» **BRIEF**: Your task is to copy each line that has the word "points".

» **GIVEN INFORMATION**:
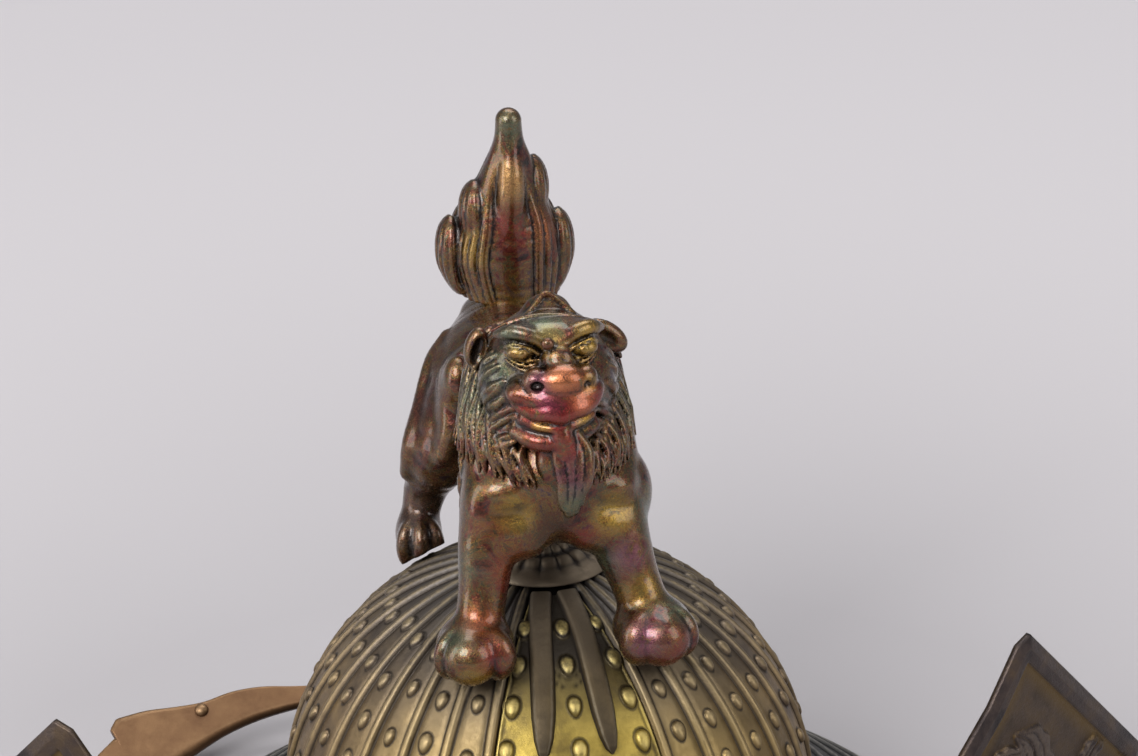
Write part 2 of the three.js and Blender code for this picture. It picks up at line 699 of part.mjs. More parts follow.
function lion() {
  const collar = new THREE.CylinderGeometry(TAIL_FOOT.r + 1.5, TAIL_FOOT.r + 3, 14, 18);
  collar.rotateX(90 * DEG).translate(0, TAIL_FOOT.y, TAIL_FOOT.z - GAP - 7);
  const masses = join([
    limb(TORSO, 12),
    limb(FRONT_LEG_RIGHT),
    limb(FRONT_LEG_LEFT),
    limb(HIND_LEG_RIGHT),
    limb(HIND_LEG_LEFT),
    limb(BEARD, 8),
    ...[...PAWS, ...HAUNCHES, ...HEAD_MASSES].map((mass) => ellipsoid(mass, mass.rx > 12 ? 12 : 8)),
    collar,
  ]);
  const seat = new THREE.SphereGeometry(BOWL_RADIUS + RIB_HEIGHT + RIVET_HEIGHT, 48, 24);
  return meshed(masses.subtract(solid(seat.rotateX(90 * DEG))));
}

function lionTail() {
  const flame = join([limb(TAIL, 12), ...TAIL_LOCKS.map((lock) => ellipsoid(lock, 10))]);
  const floor = new THREE.BoxGeometry(80, 80, 40).translate(0, TAIL_FOOT.y, TAIL_FOOT.z - 20);
  return meshed(flame.subtract(solid(floor)));
}

addPiece("bowl", bowl(), darkBronze);
addPiece("front_plate", spherePatch(FRONT_PLATE, 6, 8), giltBronze);
addPiece("dome_finger_right", finger(-1), darkBronze);
addPiece("dome_finger_left", finger(1), darkBronze);
addPiece("crown_rosette", rosette(), darkBronze);
addPiece("base_band", baseBand(), darkBronze);
addPiece("visor", visor(), greyIron);
LAME_ENDS.forEach((_, k) => addPiece(`neck_lame_${k + 1}`, lame(k), greyIron));
addPiece("turned_wing_right", wing(-1), darkBronze);
addPiece("turned_wing_left", wing(1), darkBronze);

addPiece("crest_post", crestPost(), greyIron);
addPiece("rear_crest", rearCrest(), copper);
addPiece("lion", lion(), lionBronze);
addPiece("lion_tail", lionTail(), lionBronze);

// Stand the helmet on Z = 0, centred under its box.
const box = new THREE.Box3().setFromObject(helmet);
const middle = box.getCenter(new THREE.Vector3());
helmet.position.set(-middle.x, -middle.y, -box.min.z);
helmet.updateMatrixWorld(true);

export default helmet;
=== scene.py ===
import json
from math import copysign, cos, pi, radians, sin, sqrt, tan

import bpy
import numpy as np
from mathutils import Matrix, Vector
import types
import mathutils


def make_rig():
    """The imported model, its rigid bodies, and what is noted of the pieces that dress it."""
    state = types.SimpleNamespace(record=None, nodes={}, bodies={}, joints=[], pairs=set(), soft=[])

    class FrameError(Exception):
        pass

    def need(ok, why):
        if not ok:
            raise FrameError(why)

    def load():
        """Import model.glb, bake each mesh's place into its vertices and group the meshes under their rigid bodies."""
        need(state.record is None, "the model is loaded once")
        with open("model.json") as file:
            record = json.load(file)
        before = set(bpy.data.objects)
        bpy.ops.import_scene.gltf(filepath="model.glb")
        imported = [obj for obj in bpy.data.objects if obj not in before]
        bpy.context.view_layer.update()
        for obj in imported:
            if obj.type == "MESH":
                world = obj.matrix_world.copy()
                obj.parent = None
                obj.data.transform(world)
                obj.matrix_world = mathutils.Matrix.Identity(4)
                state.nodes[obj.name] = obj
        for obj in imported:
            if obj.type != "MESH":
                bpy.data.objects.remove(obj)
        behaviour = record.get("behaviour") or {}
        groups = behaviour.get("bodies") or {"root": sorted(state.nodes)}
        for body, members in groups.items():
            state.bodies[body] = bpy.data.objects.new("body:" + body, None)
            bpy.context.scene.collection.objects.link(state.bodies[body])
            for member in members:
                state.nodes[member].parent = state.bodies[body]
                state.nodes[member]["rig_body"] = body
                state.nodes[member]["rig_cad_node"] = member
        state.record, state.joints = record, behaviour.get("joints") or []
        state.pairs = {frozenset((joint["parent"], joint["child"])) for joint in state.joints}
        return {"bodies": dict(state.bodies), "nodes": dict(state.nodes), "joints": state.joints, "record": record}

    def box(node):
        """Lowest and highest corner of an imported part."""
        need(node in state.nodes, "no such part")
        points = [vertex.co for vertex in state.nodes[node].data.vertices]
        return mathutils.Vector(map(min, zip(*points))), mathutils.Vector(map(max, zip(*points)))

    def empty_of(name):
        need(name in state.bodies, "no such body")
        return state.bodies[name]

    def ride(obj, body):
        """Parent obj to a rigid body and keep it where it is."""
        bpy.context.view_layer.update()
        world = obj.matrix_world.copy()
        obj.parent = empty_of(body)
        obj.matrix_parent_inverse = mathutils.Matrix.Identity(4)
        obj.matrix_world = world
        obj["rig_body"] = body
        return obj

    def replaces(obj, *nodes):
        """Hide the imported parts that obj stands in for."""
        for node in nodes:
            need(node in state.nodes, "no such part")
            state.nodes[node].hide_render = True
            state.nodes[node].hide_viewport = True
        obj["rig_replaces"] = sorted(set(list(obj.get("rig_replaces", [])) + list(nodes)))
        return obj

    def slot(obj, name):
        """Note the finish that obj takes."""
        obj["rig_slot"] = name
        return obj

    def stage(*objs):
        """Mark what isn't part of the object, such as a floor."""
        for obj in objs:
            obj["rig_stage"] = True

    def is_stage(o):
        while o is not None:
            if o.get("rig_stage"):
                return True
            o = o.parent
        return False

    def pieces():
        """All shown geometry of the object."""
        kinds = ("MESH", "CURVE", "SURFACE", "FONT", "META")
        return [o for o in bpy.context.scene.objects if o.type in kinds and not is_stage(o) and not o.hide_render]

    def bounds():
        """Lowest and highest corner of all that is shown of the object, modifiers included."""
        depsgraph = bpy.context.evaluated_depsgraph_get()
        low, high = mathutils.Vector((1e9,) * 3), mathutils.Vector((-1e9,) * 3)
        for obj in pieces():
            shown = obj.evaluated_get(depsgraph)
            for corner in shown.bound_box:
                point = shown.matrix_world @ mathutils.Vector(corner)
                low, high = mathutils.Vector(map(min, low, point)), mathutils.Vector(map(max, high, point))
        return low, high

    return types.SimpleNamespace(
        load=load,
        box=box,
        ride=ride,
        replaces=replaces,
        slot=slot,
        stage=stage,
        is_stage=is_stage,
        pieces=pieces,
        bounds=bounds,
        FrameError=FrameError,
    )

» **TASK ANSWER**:
        points = [vertex.co for vertex in state.nodes[node].data.vertices]
        return mathutils.Vector(map(min, zip(*points))), mathutils.Vector(map(max, zip(*points)))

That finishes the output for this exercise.